* start *

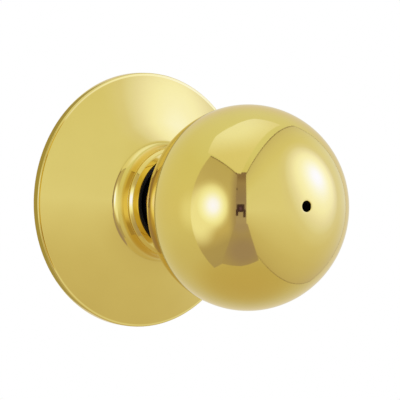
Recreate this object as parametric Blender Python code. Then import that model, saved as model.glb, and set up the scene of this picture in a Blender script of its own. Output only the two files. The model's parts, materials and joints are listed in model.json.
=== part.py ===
"""Door knob, outside half of a privacy knob set.

Frame: +Z up, the knob's axis is world Y, the door face is the plane Y = 0.
The knob stands out towards -Y and the spindle reaches into the door along +Y.
Every piece hangs from an empty whose local Z is the knob's axis pointing out
of the door, so a turned piece's profile is (radius, distance from the door).
"""
import math

import bmesh
import bpy
from mathutils import Vector

MM = 0.001

# ---- driving dimensions, millimetres --------------------------------------
ROSE_RADIUS = 33.35          # cover plate, 2-5/8 in across
ROSE_RIM_DEPTH = 1.55        # straight edge of the rim
ROSE_CONE_FOOT = (32.8, 2.05)
ROSE_CONE_TOP = (15.9, 10.30)
ROSE_SHEET = 0.9
COLLAR_BASE = (15.59, 10.50)
COLLAR_LIP_RADIUS = 14.03
COLLAR_FRONT = 16.95
SLEEVE_BORE = 11.7
SLEEVE_OUTER = 13.0

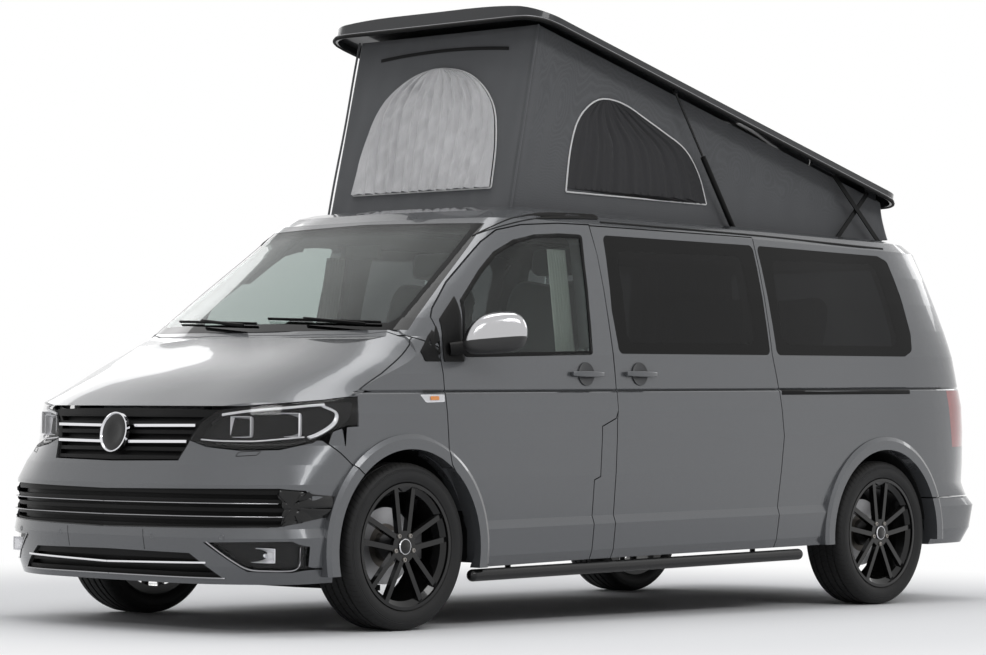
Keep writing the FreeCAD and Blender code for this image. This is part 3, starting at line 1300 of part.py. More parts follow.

* end *

**Goal**
The lines from the first of the entries through the line holding "privacy knob set." are to be restated word for word, and no others.

**Solution below**
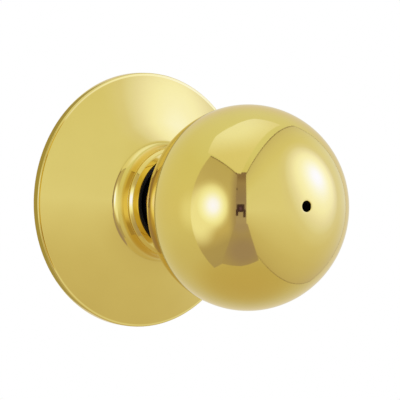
Recreate this object as parametric Blender Python code. Then import that model, saved as model.glb, and set up the scene of this picture in a Blender script of its own. Output only the two files. The model's parts, materials and joints are listed in model.json.
=== part.py ===
"""Door knob, outside half of a privacy knob set.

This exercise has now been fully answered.